◆ **PROBLEM REQUIREMENTS**
Below this line is the material. Write out only its lines from the one containing "Reconstruct the object" through the one containing "STAGGER = 0.005", both kept, exactly.

◆ **EXTRACTED RECORDS**
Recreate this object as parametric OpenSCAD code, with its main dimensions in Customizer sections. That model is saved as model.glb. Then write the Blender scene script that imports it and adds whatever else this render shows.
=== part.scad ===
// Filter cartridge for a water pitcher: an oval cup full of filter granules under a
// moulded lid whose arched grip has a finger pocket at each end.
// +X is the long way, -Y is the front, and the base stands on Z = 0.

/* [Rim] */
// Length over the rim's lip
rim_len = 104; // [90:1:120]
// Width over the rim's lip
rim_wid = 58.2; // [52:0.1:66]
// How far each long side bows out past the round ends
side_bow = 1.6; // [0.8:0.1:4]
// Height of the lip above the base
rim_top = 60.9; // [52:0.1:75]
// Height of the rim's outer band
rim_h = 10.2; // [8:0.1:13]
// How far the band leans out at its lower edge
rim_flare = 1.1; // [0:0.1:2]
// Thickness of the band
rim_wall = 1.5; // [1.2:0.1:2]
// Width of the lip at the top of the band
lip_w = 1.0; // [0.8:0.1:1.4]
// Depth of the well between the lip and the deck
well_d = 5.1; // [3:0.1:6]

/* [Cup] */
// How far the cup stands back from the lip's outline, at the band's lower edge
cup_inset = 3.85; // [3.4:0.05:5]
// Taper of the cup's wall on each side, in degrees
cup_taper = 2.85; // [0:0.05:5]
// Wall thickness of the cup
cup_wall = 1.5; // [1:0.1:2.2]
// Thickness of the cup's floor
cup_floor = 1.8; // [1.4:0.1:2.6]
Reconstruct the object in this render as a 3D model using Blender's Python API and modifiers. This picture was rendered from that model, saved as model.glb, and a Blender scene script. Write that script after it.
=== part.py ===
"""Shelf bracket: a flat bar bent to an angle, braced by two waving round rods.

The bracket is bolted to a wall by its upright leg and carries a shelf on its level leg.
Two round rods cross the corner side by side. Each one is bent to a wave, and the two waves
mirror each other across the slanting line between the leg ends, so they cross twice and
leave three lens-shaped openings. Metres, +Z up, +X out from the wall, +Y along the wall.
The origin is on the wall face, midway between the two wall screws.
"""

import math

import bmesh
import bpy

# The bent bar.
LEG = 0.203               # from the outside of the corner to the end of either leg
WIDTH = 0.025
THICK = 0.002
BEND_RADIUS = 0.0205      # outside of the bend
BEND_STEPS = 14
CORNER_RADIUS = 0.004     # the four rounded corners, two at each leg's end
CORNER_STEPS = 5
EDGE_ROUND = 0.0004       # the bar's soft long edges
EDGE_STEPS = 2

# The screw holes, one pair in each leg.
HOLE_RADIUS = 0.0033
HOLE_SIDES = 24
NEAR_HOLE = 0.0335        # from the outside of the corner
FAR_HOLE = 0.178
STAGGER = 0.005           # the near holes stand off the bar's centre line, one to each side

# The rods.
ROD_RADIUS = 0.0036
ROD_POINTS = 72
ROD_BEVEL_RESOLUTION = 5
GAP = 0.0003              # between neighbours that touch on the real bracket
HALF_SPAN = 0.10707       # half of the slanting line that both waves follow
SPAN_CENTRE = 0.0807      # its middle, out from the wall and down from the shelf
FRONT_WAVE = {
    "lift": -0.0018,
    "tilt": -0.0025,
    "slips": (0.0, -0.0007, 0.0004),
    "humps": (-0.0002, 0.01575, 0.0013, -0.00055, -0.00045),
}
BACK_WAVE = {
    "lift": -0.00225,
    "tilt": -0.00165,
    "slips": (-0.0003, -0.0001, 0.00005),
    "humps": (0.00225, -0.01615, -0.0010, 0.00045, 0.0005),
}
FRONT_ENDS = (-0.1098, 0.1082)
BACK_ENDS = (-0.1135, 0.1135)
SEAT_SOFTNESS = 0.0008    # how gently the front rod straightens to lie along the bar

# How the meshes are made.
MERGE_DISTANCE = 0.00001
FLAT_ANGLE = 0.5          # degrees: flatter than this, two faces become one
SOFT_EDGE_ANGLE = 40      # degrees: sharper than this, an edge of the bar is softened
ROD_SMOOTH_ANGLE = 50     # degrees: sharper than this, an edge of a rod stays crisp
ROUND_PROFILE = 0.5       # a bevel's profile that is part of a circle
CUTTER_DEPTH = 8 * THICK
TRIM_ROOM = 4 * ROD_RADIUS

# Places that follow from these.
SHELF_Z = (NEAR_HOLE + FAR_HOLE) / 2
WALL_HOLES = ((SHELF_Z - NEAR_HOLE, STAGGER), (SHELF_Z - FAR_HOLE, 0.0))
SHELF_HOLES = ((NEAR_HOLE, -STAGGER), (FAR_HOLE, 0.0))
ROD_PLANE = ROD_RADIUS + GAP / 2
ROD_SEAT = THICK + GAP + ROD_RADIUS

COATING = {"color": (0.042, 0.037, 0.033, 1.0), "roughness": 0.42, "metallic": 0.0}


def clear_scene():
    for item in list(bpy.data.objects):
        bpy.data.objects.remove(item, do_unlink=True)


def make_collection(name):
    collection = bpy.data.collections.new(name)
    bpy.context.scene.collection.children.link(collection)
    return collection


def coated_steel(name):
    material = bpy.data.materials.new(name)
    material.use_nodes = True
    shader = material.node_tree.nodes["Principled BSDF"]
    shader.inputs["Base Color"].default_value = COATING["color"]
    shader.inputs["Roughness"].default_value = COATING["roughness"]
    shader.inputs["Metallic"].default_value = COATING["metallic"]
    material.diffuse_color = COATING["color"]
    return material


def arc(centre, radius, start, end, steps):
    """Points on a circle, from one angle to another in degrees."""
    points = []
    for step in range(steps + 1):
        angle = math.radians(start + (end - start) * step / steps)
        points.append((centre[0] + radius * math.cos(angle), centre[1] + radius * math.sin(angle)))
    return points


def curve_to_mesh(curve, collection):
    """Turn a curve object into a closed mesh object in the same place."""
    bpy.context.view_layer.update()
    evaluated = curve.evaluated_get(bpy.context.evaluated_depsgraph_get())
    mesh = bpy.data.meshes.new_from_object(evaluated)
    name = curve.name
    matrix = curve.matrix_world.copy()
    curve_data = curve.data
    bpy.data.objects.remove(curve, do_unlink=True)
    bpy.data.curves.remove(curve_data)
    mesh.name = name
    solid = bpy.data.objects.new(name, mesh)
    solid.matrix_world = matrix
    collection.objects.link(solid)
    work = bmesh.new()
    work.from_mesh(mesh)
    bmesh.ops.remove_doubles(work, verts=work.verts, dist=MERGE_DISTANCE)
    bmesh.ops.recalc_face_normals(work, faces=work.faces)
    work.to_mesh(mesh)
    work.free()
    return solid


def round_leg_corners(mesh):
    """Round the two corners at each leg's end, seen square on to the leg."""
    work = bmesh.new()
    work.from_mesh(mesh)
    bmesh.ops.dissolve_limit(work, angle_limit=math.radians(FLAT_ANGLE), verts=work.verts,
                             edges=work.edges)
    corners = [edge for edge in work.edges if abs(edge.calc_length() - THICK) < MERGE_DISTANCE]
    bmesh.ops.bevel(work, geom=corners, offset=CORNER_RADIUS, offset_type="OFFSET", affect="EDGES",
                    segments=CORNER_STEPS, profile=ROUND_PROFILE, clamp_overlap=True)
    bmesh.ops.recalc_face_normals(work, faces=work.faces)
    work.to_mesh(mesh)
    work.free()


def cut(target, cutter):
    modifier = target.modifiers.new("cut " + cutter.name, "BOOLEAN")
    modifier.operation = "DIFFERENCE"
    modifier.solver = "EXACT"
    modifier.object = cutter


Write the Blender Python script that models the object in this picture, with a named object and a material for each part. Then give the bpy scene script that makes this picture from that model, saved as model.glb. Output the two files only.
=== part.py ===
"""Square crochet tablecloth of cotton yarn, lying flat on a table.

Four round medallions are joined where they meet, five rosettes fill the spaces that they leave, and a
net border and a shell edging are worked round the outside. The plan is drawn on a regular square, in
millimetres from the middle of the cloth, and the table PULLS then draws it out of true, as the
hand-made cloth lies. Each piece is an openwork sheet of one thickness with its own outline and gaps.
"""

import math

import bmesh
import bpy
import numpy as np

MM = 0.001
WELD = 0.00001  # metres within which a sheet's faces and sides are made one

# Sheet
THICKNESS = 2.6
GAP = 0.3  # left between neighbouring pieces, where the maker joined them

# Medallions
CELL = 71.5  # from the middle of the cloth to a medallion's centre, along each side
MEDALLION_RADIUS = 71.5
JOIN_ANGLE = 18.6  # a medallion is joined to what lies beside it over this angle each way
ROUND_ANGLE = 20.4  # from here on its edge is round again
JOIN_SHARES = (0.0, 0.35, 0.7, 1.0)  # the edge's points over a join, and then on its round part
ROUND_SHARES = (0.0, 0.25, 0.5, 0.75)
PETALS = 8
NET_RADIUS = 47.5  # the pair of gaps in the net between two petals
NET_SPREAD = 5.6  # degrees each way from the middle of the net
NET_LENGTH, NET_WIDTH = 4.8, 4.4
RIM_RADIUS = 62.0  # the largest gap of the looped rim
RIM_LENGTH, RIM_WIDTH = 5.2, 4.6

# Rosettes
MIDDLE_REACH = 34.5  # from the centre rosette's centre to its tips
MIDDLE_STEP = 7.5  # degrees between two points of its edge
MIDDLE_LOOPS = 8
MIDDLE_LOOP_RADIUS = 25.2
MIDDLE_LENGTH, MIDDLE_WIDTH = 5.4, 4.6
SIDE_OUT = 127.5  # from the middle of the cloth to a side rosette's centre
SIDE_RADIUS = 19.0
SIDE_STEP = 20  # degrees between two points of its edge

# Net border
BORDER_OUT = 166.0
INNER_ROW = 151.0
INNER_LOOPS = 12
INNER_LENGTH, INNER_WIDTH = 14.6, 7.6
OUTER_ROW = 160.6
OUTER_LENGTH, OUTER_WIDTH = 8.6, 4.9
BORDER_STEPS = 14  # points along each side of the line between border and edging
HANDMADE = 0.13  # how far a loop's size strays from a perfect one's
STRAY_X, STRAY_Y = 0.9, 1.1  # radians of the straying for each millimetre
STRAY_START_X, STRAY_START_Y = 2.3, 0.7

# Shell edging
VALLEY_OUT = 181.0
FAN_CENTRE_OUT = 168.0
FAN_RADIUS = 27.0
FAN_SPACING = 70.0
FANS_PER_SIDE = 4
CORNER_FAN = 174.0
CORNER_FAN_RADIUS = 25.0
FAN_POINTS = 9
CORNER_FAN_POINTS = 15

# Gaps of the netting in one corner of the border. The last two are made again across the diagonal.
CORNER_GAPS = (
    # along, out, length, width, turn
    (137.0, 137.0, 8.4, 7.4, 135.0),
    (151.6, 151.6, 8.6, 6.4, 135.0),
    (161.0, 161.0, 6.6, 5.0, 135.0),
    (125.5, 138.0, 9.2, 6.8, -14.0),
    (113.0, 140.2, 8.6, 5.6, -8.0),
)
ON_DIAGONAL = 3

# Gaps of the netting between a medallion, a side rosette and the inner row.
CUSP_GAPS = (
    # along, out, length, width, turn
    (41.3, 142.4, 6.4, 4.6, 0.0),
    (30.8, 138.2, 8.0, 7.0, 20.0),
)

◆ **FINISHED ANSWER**
Reconstruct the object in this render as a 3D model using Blender's Python API and modifiers. This picture was rendered from that model, saved as model.glb, and a Blender scene script. Write that script after it.
=== part.py ===
"""Shelf bracket: a flat bar bent to an angle, braced by two waving round rods.

The bracket is bolted to a wall by its upright leg and carries a shelf on its level leg.
Two round rods cross the corner side by side. Each one is bent to a wave, and the two waves
mirror each other across the slanting line between the leg ends, so they cross twice and
leave three lens-shaped openings. Metres, +Z up, +X out from the wall, +Y along the wall.
The origin is on the wall face, midway between the two wall screws.
"""

import math

import bmesh
import bpy

# The bent bar.
LEG = 0.203               # from the outside of the corner to the end of either leg
WIDTH = 0.025
THICK = 0.002
BEND_RADIUS = 0.0205      # outside of the bend
BEND_STEPS = 14
CORNER_RADIUS = 0.004     # the four rounded corners, two at each leg's end
CORNER_STEPS = 5
EDGE_ROUND = 0.0004       # the bar's soft long edges
EDGE_STEPS = 2

# The screw holes, one pair in each leg.
HOLE_RADIUS = 0.0033
HOLE_SIDES = 24
NEAR_HOLE = 0.0335        # from the outside of the corner
FAR_HOLE = 0.178
STAGGER = 0.005           # the near holes stand off the bar's centre line, one to each side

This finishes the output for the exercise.